Founding executive editor of “Wired” magazine Kevin Kelly shared his opinion on artificial intelligence and Internet innovations in his speech at the meeting.

“The drawing up of Shanghai’s future plan should be put under a context where we would assume that machines are inter-connected and the fact that we’re able to do things collectively in real time at a scale we’ve never been able to do before,” he said.

“Internet is providing us with new platforms to work collaboratively which we have never done before,” Kelly said.

“Artificial intelligence will become a utility and service in the future which can be purchased whenever enterprise or individual wants to use them,” he said, adding that virtual reality and augmented reality would bring new opportunities of doing businesses or having a social life.

Joe Kaeser, CEO of Siemens AG, said he was confident of the prospects that data technologies to be fully leveraged to help manage traffic and smart transportation solutions based on digital technologies could help raise the whole city’s efficiency — a crucial part of Shanghai’s sustainable plan.

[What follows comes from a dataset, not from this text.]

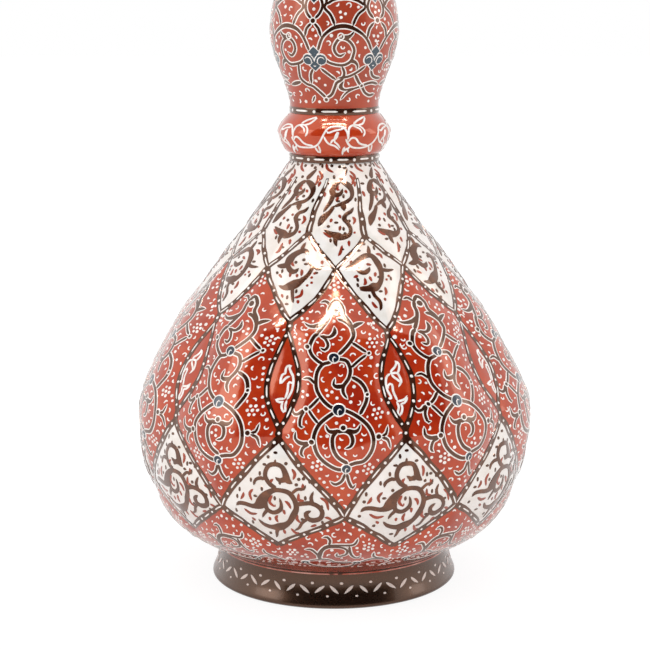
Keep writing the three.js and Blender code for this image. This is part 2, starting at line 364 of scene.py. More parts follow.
class Tree:
    # A node tree, with one method that adds any node and one that links a wire to a node that is there
    def __init__(self, owner):
        owner.use_nodes = True
        self.nodes, self.links = owner.node_tree.nodes, owner.node_tree.links

    def node(self, kind, settings=None, values=(), output=0):
        made = self.nodes.new(kind)
        for key, value in (settings or {}).items():
            if key == "stops":
                stops = made.color_ramp.elements
                for i, (place, colour) in enumerate(value):
                    stop = stops[i] if i < len(stops) else stops.new(place)
                    stop.position, stop.color = place, colour
            else:
                setattr(made, key, value)
        pairs = values.items() if isinstance(values, dict) else enumerate(values)
        for key, value in pairs:
            if isinstance(value, Wire):
                self.links.new(value.socket, made.inputs[key])
            else:
                made.inputs[key].default_value = value
        return Wire(self, made.outputs[output])

    def to(self, node, socket, wire):
        self.links.new(wire.socket, self.nodes[node].inputs[socket])

    def isSeen(self, ray):
        return self.node("ShaderNodeLightPath", output="Is " + ray + " Ray")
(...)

Dan Ammann, President of General Motors Company, said Shanghai has already taken a lead in the move toward sustainable transportation and creating a framework for new business models such as ride sharing, and encouraging the testing and deployment of intelligent and connected vehicle technologies.

Mayor Yang said the Shanghai government was taking stock of draft rules concerning online ride-hailing services. The results would be issued soon.

“For a megacity like Shanghai, the answer of solving the transportation problem is to give priority to the public transit system,” Yang said.

So far a good job was being done on that, but “we should then see what we can do to better” accommodate people’s transport requirements.

“Very clear rules” were needed to control online taxis, he added.